> _INPUT DATA_:
## START

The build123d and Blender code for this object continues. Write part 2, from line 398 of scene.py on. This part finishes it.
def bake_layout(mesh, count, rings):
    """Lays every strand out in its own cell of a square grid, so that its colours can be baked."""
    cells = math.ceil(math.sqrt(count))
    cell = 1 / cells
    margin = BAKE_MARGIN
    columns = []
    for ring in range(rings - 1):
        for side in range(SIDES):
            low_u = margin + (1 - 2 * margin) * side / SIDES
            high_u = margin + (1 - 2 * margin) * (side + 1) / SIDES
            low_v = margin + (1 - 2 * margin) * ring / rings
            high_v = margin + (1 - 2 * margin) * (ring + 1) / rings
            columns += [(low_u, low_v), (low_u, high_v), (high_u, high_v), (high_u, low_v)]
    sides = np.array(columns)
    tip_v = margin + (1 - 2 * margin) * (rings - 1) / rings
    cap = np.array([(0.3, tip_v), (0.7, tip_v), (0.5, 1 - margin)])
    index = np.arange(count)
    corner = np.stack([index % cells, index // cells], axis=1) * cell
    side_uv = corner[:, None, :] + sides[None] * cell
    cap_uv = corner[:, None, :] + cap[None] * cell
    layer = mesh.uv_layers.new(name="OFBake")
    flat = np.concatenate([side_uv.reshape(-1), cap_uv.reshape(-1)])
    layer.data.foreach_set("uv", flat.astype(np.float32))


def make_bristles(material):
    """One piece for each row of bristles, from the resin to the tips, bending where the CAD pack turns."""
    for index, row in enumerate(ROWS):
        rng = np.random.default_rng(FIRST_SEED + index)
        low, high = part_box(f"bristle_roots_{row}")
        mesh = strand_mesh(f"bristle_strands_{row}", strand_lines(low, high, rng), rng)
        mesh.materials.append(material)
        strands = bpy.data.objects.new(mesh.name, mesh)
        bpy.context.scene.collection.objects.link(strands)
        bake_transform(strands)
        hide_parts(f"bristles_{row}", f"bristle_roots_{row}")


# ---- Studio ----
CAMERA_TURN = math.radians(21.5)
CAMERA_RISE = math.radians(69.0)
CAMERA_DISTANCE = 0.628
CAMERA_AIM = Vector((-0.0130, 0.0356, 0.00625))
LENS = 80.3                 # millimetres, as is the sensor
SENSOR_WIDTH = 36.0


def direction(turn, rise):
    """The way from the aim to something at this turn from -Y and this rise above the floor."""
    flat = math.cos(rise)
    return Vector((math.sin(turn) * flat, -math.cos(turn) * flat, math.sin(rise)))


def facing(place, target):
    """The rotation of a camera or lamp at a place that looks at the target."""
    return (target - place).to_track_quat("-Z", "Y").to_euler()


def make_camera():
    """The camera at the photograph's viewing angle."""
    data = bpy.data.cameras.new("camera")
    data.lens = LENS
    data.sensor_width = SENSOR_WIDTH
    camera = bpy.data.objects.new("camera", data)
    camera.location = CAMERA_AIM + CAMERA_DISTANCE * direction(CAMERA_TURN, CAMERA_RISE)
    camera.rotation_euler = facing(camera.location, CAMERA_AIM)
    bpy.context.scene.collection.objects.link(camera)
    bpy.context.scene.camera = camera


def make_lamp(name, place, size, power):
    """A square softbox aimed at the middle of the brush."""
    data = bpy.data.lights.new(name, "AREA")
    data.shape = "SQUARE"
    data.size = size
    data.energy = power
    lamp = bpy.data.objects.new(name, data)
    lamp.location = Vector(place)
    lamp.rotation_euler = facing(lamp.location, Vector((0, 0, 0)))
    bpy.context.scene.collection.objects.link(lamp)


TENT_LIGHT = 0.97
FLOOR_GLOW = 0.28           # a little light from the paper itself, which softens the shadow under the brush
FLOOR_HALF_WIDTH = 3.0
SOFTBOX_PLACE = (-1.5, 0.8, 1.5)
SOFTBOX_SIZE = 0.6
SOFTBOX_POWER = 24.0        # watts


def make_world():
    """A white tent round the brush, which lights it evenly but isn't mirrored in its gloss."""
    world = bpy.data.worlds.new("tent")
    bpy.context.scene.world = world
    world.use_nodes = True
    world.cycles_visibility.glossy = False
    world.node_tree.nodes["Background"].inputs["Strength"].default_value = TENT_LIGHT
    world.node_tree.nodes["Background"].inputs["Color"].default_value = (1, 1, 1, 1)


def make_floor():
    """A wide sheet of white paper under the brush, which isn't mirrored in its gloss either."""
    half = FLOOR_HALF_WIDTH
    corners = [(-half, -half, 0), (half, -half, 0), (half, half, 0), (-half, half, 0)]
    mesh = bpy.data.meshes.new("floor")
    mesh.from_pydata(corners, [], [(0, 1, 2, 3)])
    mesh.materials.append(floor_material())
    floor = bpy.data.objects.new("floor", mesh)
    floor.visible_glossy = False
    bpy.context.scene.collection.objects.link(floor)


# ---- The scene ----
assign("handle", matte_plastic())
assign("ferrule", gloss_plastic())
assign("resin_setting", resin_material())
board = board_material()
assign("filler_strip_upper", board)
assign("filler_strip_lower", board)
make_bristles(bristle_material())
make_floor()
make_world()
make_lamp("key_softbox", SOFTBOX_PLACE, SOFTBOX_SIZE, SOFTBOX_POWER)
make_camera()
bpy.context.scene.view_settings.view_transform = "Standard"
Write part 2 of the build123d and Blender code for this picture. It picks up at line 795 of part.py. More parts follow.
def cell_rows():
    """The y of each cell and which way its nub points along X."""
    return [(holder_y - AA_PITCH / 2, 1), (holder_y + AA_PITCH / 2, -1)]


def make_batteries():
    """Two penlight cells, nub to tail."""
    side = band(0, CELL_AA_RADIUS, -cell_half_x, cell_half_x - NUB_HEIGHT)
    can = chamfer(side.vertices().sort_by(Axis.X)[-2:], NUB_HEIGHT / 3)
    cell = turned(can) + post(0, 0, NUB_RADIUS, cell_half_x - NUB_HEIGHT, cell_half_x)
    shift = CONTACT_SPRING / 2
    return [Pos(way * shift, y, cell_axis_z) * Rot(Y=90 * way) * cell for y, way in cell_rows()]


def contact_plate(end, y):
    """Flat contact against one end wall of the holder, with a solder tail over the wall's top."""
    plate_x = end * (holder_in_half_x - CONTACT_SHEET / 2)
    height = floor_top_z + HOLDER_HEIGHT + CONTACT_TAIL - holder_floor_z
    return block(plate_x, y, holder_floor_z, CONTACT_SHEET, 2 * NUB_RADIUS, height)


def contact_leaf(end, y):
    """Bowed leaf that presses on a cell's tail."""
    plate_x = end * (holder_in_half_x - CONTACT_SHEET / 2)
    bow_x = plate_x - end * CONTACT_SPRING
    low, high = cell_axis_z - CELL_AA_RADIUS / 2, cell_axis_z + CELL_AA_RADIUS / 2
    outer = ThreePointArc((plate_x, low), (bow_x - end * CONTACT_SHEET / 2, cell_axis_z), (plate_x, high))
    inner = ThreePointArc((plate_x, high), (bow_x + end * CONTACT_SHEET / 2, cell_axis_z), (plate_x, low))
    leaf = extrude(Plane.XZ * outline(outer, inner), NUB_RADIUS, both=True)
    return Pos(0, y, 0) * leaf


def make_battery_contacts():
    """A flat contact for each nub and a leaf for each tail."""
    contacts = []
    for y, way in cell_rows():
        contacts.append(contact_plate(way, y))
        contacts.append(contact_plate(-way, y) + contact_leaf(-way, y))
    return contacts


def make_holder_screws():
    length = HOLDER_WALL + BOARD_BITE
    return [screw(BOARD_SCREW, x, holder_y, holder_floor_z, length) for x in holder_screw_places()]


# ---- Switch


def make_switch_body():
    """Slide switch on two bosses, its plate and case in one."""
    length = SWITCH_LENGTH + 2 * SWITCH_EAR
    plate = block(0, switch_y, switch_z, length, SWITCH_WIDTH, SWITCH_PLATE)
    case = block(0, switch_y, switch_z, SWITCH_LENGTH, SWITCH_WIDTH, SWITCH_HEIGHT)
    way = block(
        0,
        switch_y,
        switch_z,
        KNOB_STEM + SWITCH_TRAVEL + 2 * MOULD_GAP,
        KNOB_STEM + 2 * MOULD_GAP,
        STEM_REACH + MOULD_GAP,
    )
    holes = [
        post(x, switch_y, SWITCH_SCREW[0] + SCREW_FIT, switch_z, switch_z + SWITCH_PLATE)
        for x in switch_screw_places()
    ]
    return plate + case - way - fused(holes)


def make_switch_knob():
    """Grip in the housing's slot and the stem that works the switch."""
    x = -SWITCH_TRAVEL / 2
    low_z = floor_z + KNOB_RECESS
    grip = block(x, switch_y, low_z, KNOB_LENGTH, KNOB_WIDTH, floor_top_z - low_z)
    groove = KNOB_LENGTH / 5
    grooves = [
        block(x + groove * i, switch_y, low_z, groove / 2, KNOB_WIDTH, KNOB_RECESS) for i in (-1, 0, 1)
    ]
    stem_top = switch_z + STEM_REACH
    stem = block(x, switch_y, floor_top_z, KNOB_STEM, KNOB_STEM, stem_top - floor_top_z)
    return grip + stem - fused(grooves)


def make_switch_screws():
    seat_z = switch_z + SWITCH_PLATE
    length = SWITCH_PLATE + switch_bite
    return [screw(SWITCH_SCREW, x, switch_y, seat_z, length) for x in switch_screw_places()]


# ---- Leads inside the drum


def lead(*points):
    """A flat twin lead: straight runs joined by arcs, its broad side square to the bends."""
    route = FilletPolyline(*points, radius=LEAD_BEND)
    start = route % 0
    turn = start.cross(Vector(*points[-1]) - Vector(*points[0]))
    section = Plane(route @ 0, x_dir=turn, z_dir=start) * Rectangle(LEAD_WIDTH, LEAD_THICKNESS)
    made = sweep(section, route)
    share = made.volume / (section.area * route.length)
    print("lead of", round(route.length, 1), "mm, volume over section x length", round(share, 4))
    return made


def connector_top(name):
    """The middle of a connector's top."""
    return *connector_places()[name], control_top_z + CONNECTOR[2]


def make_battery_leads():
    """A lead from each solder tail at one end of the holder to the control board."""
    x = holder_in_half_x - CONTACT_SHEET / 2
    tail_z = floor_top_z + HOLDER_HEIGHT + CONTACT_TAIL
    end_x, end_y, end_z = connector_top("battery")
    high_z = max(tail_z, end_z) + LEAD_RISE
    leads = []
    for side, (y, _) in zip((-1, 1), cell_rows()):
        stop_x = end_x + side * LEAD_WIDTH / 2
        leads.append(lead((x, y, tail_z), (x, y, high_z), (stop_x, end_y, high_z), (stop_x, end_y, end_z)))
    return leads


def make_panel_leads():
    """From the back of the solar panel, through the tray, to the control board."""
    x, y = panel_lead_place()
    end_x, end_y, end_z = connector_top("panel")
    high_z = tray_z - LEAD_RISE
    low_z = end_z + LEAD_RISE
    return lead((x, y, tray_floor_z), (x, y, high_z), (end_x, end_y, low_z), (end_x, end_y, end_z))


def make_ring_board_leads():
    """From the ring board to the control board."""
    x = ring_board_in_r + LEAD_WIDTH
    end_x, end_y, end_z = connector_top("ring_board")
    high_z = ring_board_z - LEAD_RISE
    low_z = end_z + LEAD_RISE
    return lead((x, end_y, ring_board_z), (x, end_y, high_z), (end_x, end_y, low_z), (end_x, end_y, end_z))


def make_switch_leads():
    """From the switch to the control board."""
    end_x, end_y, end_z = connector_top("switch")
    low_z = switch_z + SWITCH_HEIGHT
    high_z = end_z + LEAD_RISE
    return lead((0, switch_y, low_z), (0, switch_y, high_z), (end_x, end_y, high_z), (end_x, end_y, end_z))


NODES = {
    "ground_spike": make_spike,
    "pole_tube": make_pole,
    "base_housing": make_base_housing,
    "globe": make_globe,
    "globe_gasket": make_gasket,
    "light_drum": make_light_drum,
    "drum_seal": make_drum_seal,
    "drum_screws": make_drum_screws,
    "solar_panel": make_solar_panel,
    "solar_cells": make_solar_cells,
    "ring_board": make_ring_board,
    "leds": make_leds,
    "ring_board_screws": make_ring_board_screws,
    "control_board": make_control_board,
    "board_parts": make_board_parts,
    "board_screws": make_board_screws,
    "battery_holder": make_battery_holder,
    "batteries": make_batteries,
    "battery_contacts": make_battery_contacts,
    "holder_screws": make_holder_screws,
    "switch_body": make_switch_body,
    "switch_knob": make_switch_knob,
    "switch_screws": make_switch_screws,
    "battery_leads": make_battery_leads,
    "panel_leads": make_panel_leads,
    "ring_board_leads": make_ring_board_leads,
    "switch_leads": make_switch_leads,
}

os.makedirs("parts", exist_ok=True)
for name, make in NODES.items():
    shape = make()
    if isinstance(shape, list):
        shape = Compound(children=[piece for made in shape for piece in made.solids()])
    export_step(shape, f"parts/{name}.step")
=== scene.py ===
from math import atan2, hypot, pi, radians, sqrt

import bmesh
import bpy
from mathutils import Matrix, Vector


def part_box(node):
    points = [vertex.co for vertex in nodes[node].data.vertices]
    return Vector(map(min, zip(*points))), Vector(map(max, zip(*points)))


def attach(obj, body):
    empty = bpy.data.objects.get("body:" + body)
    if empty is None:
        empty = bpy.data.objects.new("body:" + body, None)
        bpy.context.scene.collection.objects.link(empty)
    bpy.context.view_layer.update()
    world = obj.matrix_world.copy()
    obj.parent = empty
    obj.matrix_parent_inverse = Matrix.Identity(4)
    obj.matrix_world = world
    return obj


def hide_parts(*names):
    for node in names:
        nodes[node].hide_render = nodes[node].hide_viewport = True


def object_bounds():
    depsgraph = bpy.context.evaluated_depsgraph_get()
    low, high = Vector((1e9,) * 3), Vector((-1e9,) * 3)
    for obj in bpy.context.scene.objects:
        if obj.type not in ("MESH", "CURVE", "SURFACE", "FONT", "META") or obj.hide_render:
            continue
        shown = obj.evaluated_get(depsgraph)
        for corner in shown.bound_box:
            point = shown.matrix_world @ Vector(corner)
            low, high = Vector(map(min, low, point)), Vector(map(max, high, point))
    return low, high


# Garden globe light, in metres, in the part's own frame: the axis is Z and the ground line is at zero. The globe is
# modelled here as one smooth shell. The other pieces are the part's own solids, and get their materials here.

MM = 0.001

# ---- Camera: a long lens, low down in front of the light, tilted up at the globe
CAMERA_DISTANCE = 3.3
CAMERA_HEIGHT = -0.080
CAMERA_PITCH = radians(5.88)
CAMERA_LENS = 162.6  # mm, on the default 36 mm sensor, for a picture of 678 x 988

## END

Give again the lines from the one with "Write part 2 of" to the one with "return [(holder_y - AA_PITCH", both lines included, exactly and with no other line.

> _RESULT FOR THIS TASK_:
Write part 2 of the build123d and Blender code for this picture. It picks up at line 795 of part.py. More parts follow.
def cell_rows():
    """The y of each cell and which way its nub points along X."""
    return [(holder_y - AA_PITCH / 2, 1), (holder_y + AA_PITCH / 2, -1)]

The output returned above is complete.